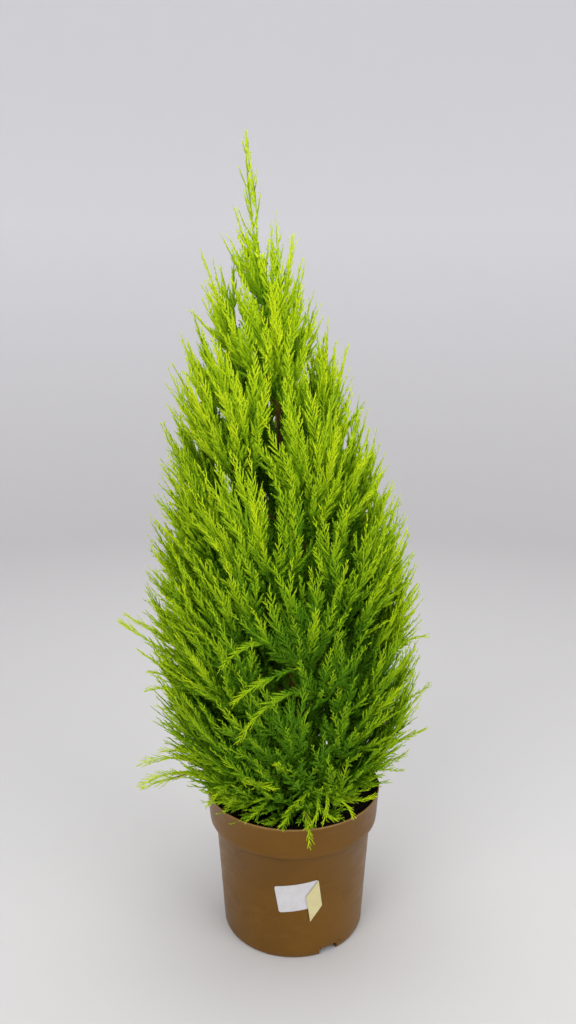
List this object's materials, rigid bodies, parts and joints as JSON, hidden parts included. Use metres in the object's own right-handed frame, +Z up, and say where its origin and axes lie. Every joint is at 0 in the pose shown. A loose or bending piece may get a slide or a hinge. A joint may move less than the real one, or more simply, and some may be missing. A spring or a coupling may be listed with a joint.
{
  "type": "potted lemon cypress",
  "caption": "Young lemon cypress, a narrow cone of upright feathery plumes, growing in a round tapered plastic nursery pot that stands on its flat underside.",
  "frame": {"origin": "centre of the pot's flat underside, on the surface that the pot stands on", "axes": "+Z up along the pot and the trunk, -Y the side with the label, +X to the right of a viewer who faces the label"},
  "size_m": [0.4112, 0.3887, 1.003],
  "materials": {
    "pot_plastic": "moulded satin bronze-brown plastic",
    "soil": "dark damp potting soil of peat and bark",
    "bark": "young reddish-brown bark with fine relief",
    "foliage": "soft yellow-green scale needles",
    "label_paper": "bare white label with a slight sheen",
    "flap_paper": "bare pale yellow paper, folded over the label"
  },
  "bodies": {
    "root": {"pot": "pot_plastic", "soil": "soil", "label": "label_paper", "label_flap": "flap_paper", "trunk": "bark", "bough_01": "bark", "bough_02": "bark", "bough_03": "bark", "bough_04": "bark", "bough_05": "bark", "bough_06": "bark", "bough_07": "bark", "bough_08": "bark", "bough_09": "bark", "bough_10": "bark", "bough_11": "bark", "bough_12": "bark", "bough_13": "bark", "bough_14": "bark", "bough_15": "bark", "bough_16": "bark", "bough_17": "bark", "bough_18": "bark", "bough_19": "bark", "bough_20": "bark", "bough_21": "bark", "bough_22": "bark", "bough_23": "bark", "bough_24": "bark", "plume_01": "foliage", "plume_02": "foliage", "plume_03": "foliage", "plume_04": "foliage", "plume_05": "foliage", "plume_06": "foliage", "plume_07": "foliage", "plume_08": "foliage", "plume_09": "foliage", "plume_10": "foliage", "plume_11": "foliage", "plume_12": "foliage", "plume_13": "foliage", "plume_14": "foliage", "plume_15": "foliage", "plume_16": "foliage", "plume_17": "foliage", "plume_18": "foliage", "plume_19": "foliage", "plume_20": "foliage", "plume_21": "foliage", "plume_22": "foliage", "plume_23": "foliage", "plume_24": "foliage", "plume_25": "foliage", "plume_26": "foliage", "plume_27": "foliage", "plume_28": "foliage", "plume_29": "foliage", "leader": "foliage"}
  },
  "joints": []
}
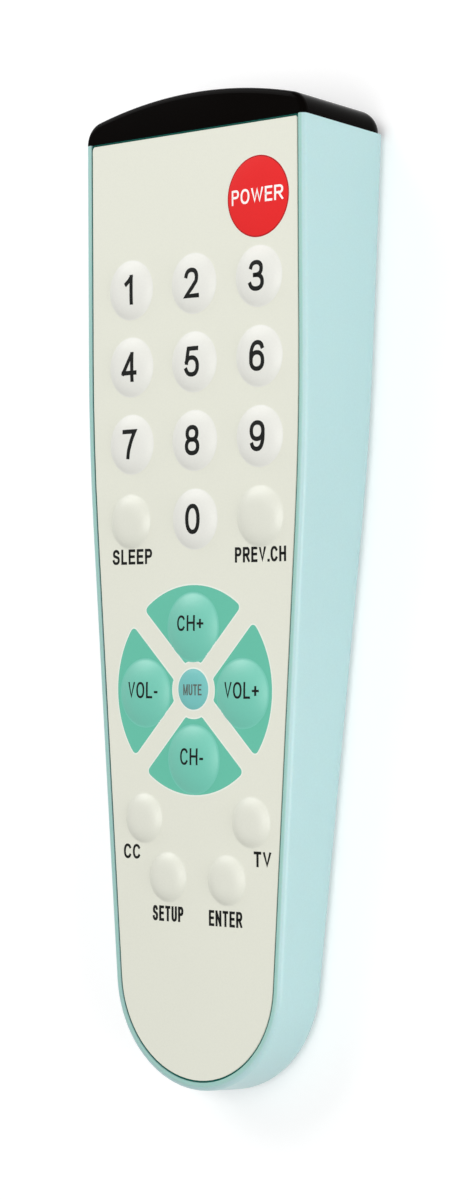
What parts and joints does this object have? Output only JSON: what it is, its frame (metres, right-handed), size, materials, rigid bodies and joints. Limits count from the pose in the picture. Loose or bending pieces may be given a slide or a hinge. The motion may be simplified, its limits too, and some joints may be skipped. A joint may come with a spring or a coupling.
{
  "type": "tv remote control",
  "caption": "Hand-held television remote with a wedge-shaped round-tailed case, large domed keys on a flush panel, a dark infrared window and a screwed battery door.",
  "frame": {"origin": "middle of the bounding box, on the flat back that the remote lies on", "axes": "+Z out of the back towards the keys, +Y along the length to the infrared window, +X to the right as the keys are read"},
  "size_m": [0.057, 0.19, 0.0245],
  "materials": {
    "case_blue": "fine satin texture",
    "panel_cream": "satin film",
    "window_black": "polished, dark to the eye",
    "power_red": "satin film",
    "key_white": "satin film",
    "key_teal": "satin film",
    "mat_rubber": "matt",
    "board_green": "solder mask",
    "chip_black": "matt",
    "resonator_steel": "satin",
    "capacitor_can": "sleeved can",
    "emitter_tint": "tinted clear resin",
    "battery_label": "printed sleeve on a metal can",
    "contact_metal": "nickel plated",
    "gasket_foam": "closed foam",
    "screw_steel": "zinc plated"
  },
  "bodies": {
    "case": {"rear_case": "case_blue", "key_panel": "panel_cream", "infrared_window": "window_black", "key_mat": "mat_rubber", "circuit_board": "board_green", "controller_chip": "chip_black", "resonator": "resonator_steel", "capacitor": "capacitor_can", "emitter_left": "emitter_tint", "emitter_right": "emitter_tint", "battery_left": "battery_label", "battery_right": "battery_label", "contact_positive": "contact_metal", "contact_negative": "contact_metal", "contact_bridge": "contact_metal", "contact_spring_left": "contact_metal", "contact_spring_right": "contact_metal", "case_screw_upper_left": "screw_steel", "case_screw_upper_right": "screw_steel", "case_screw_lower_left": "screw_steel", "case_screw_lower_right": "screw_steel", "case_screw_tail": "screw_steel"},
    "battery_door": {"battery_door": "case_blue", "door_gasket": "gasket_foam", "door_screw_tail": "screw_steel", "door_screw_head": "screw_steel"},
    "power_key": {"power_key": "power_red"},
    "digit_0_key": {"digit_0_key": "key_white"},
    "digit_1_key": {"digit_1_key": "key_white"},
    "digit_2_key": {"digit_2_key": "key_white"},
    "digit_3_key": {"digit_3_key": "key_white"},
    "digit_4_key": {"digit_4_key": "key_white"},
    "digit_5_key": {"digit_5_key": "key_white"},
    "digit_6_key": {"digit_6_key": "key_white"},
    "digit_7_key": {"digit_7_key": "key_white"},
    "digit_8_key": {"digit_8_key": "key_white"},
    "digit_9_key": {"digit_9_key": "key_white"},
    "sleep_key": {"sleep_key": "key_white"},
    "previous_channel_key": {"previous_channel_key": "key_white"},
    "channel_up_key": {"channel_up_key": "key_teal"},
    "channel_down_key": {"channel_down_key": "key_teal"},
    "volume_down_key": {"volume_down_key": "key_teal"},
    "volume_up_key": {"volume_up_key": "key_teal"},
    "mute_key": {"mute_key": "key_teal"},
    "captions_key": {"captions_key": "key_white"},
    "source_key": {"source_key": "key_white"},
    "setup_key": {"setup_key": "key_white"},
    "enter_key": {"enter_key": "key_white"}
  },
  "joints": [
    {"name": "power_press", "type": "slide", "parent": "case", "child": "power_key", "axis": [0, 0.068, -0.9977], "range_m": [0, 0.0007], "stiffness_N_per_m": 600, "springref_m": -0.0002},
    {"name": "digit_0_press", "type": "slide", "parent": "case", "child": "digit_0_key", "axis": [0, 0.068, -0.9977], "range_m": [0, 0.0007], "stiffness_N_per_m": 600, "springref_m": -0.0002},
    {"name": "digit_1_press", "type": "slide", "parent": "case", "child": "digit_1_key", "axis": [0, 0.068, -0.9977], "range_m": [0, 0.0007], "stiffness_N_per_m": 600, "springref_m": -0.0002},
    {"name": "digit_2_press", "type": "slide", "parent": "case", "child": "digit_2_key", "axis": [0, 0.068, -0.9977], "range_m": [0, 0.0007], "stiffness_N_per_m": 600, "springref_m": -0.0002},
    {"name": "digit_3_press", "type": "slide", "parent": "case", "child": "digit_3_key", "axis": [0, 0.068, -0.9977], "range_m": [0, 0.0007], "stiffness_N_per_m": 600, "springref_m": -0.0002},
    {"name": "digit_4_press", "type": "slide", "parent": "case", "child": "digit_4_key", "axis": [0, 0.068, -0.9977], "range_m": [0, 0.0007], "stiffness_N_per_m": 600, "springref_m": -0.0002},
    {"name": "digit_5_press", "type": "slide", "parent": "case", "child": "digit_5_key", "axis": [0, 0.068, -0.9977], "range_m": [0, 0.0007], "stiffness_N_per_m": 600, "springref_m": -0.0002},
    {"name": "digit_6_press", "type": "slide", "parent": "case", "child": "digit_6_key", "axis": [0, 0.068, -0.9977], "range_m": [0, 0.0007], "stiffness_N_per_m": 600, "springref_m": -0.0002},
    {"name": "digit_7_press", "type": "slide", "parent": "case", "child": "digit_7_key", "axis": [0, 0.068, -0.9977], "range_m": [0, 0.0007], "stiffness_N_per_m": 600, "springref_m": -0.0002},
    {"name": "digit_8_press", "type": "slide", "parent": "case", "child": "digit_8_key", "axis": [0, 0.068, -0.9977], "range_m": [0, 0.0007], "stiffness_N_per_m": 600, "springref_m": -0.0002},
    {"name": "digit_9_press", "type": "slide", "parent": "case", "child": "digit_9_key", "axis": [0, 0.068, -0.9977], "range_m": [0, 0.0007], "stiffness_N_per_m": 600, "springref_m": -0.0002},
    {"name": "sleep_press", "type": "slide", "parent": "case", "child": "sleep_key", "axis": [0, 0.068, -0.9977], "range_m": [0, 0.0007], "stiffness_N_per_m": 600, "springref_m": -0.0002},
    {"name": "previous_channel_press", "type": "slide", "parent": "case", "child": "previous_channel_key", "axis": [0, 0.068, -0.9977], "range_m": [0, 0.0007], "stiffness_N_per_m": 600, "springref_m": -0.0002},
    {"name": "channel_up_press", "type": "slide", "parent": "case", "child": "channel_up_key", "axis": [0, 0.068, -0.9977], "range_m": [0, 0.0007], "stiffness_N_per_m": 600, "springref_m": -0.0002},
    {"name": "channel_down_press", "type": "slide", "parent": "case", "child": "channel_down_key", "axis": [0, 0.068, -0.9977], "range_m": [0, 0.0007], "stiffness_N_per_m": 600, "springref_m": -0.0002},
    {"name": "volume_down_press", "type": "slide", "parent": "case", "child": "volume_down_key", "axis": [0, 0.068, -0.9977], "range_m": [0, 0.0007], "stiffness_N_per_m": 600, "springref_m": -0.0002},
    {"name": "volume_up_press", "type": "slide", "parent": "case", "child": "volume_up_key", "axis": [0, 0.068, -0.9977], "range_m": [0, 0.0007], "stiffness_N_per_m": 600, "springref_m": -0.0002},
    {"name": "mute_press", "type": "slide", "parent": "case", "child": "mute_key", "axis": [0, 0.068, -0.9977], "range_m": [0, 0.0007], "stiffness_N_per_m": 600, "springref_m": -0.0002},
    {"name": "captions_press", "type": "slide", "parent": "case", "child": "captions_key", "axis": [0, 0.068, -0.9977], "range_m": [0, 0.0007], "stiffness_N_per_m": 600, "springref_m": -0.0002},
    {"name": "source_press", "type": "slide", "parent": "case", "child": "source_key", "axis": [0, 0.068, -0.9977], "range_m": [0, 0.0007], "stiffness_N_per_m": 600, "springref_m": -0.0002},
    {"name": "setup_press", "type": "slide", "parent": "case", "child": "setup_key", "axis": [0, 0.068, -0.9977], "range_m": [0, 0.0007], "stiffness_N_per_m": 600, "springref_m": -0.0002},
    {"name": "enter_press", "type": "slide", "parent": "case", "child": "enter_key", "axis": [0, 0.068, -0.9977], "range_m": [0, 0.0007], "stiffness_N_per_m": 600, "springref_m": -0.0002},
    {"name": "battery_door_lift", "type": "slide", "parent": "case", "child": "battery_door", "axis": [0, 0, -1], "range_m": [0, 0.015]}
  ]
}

» **GOAL**
List all lines above in which the string "metres" appears.

» **SOLUTION TO THE EXERCISE**
List this object's materials, rigid bodies, parts and joints as JSON, hidden parts included. Use metres in the object's own right-handed frame, +Z up, and say where its origin and axes lie. Every joint is at 0 in the pose shown. A loose or bending piece may get a slide or a hinge. A joint may move less than the real one, or more simply, and some may be missing. A spring or a coupling may be listed with a joint.
What parts and joints does this object have? Output only JSON: what it is, its frame (metres, right-handed), size, materials, rigid bodies and joints. Limits count from the pose in the picture. Loose or bending pieces may be given a slide or a hinge. The motion may be simplified, its limits too, and some joints may be skipped. A joint may come with a spring or a coupling.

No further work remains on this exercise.